Frequently Asked Questions

How much does GitHub Actions cost?

GitHub Actions is free for public repositories with unlimited minutes. For private repositories, free accounts get 2,000 minutes per month, Pro gets 3,000, and Team gets 3,000. Minutes are multiplied for macOS (10x) and Windows (2x) runners. Self-hosted runners are always free regardless of repository visibility.

What is the difference between push and pull_request triggers?

The push event triggers when commits are pushed to a branch. The pull_request event triggers when a PR is opened, updated, or reopened. For CI, use pull_request to validate changes before merge. For CD, use push to the main branch to trigger deployments after merge.

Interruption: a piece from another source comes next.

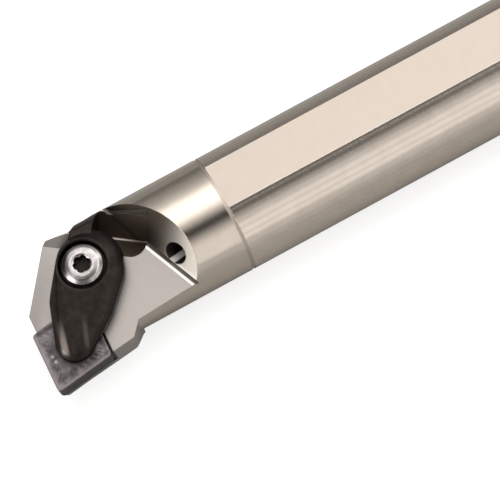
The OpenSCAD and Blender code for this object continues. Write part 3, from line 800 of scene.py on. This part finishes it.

How do I pass data between jobs?

Use outputs for small values (strings, IDs, flags) and artifacts for files (build outputs, test reports, Docker images). Outputs are set with echo "key=value" >> $GITHUB_OUTPUT and referenced with needs.job-name.outputs.key. Artifacts are uploaded with actions/upload-artifact and downloaded with actions/download-artifact.

Can I run workflows locally for testing?

Yes, use the act tool (github.com/nektos/act) to run GitHub Actions workflows locally in Docker containers. It supports most features including secrets, matrix builds, and artifacts. Install with brew install act and run with act push or act pull_request.

How do I trigger a workflow manually?

Add workflow_dispatch to your workflow's on section. You can define inputs with types (string, choice, boolean) that appear in the GitHub UI. Trigger from the Actions tab, the GitHub CLI (gh workflow run), or the REST API.